Pretend for just a moment that you’ve never seen a Dalek, never heard a Dalek and certainly have no idea who or what Davros is. You’re only just grasping the concept that yes, you can travel through time and yes, you can indeed travel through space as well. Now, you’re stuck on a foreign planet and the leader of your party has dragged you into what seems to be an abandoned city, laid out like a maze that keeps changing its mind. You begin to panic and run sporadically through the corridors to get back to your friends until suddenly, this seemingly mechanical creature comes at you, while you’re still all alone and scared, with long things aimed at you from the darkness.
Human Nature/The Family of Blood (they count as one in my mind)

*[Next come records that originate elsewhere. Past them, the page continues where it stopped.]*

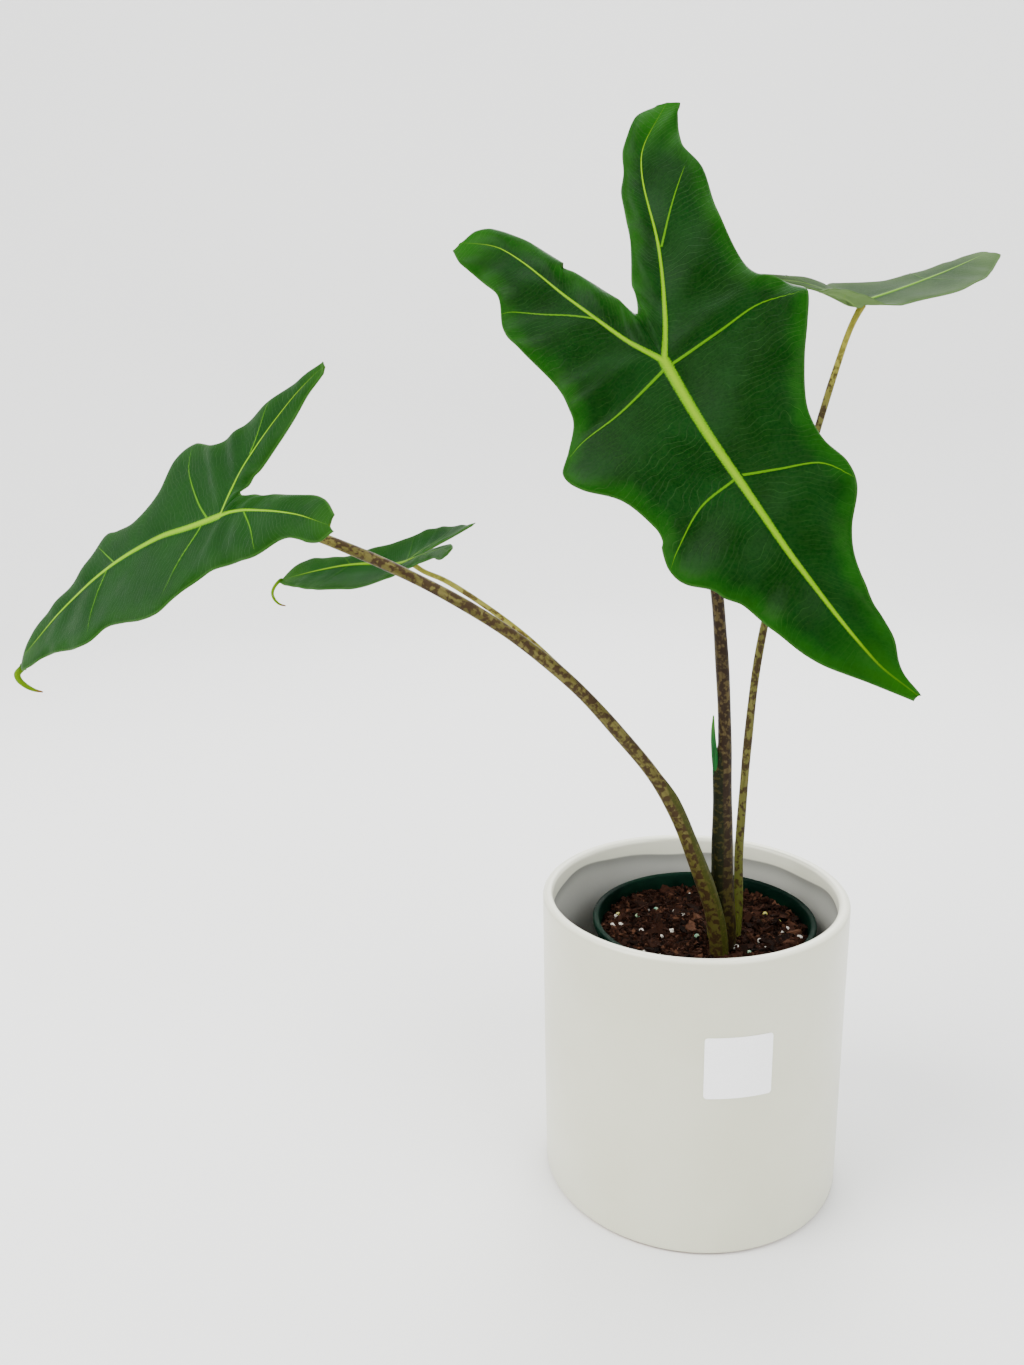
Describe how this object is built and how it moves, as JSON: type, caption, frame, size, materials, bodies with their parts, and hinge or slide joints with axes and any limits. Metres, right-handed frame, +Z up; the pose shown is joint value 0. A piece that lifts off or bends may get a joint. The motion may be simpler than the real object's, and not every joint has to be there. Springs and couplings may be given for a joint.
{
  "type": "potted sarian alocasia",
  "caption": "Aroid house plant: arrow-shaped, wavy-edged leaves with bright veins on long mottled stalks, in a thin nursery pot inside a plain round glazed cachepot.",
  "frame": {"origin": "centre of the cachepot's flat underside", "axes": "+Z up, out of the pot; +Y away from the viewer of the picture; +X to the viewer's right"},
  "size_m": [0.4958, 0.215, 0.5176],
  "materials": {
    "glaze": "satin off-white glaze, bare clay at the foot",
    "label_paper": "blank white sticker",
    "nursery_plastic": "thin dark green thermoformed plastic",
    "bark_soil": "bark and coir with white perlite",
    "rhizome_skin": "rough brown skin",
    "stalk_dark": "satin, brown bars and mottles over olive",
    "stalk_olive": "satin, few brown marks over yellow-olive",
    "leaf_dark": "glossy dark green with yellow-green veins",
    "leaf_mid": "semi-gloss mid green with yellow-green veins",
    "leaf_grey": "semi-gloss grey-green with pale veins"
  },
  "bodies": {
    "root": {"cachepot": "glaze", "label": "label_paper", "nursery_pot": "nursery_plastic", "soil": "bark_soil", "rhizome": "rhizome_skin", "petiole_front": "stalk_dark", "blade_front": "leaf_dark", "petiole_left": "stalk_dark", "blade_left": "leaf_mid", "petiole_back_left": "stalk_olive", "blade_back_left": "leaf_mid", "petiole_right": "stalk_olive", "blade_right": "leaf_grey", "new_leaf": "leaf_mid"}
  },
  "joints": []
}
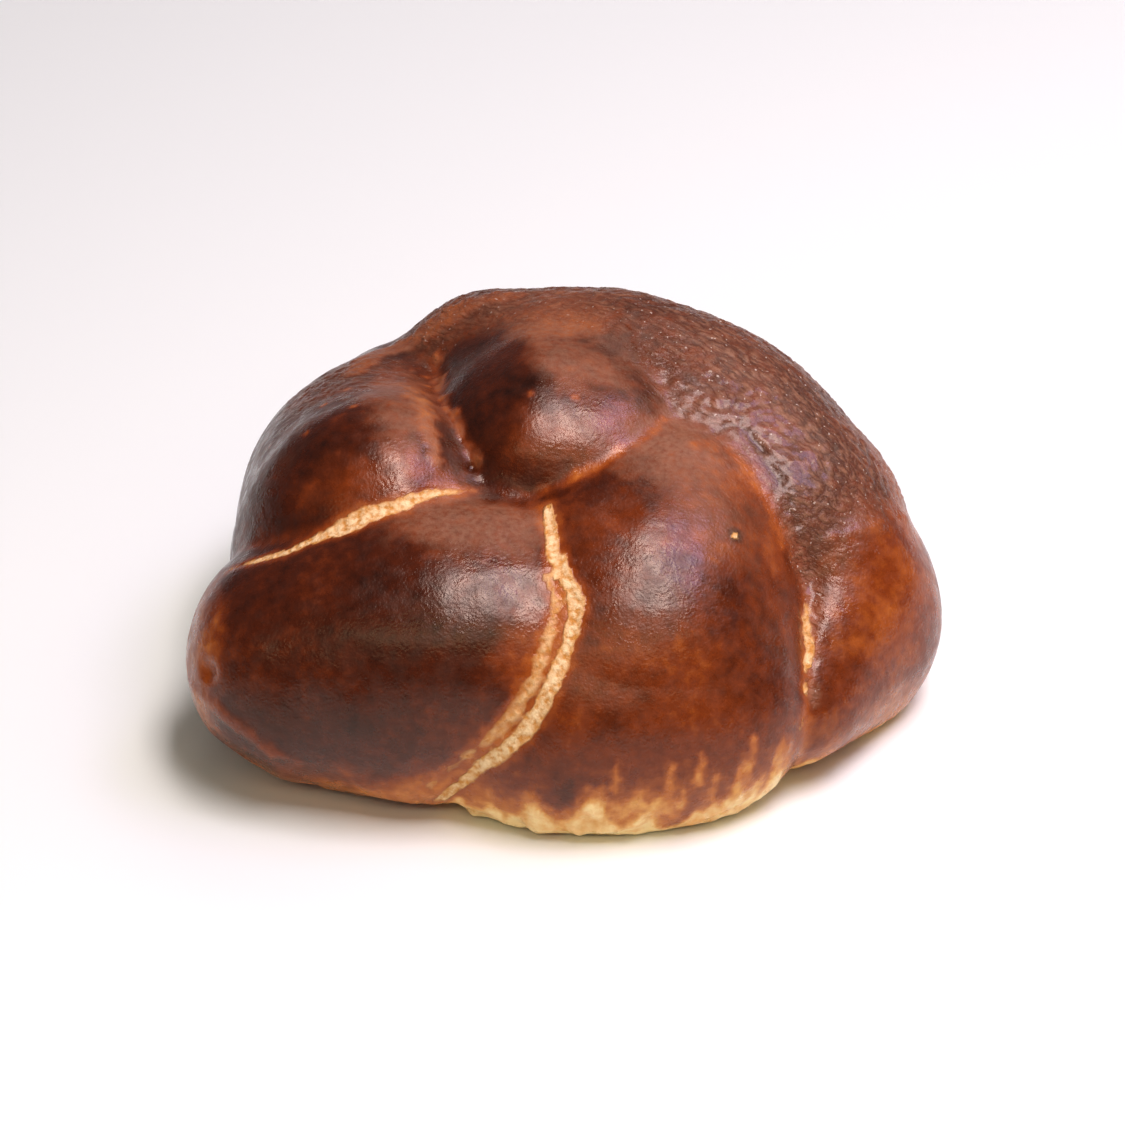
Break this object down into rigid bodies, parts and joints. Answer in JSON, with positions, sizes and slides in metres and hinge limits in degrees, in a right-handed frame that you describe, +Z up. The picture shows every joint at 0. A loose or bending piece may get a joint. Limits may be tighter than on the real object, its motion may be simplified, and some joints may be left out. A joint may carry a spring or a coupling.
{
  "type": "pretzel roll",
  "caption": "Knotted bread roll with a glossy dark brown crust, its turns of dough grown together around a central knob, resting on a flat base.",
  "frame": {"origin": "centre of the bounding box at the floor, under the middle of the flat base", "axes": "+Z up, +X across the roll at its widest, -Y towards the side that shows the knot's two front turns"},
  "size_m": [0.115, 0.0952, 0.0536],
  "materials": {
    "crust": null
  },
  "bodies": {
    "root": {"pretzel_roll": "crust"}
  },
  "joints": []
}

Watching John Smith fall in love is an amazing thing. And whether or not his Time Lord consciousness is hidden, you can see that this Doctor has always had this capacity to love - even if he doesn’t show it. In my mind, I see him outwardly loving Joan Redfern the way he inwardly loves Rose. And when he questions:
my heart reaches out to him. I know what kind of man doesn’t think of that - one that has just had his two hearts ripped out after leaving the love of his life behind. A man who is so utterly devastated, he couldn’t possibly predict he would lose himself again.
And the villains - oh how I love the Family of Blood.
Everything about them - and that head tilt - and Son-of-Mine’s impossible half smile.
I also love Joan Redfern’s comment, “ Answer me this - just one question, that’s all. If the Doctor had never visited us, if he’d never chosen this place… on a whim… would anybody here have died?”
It brings up an extremely valid point. One many of us Whovians don’t like to think about. Yes, the Doctor may save us from destruction, but in a way, he brings destruction wherever he goes.
Last but not least, Timothy Latimer. And two of my top Doctor Who quotes:
“He’s like fire and ice and rage. He’s like the night and the storm in the heart of the sun…….He’s ancient and forever. He burns at the centre of time and can see the turn of the universe…..and… he’s wonderful.”
“He never raised his voice. That was the worst thing… the fury of the Time Lord… and then we discovered why. Why this Doctor, who had fought with gods and demons, why he had run away from us and hidden. He was being kind… He wrapped my father in unbreakable chains forged in the heart of a dwarf star. He tricked my mother into the event horizon of a collapsing galaxy To be imprisoned there… forever. He still visits my sister, once a year, every year. I wonder if one day he might forgive her… but there she is. Can you see? He trapped her inside a mirror. Every mirror. If ever you look at your reflection and see something move behind you just for a second, that’s her. That’s *always* her. As for me, I was suspended in time and the Doctor put me to work standing over the fields of England as their protector. We wanted to live forever. So the Doctor made sure we did.”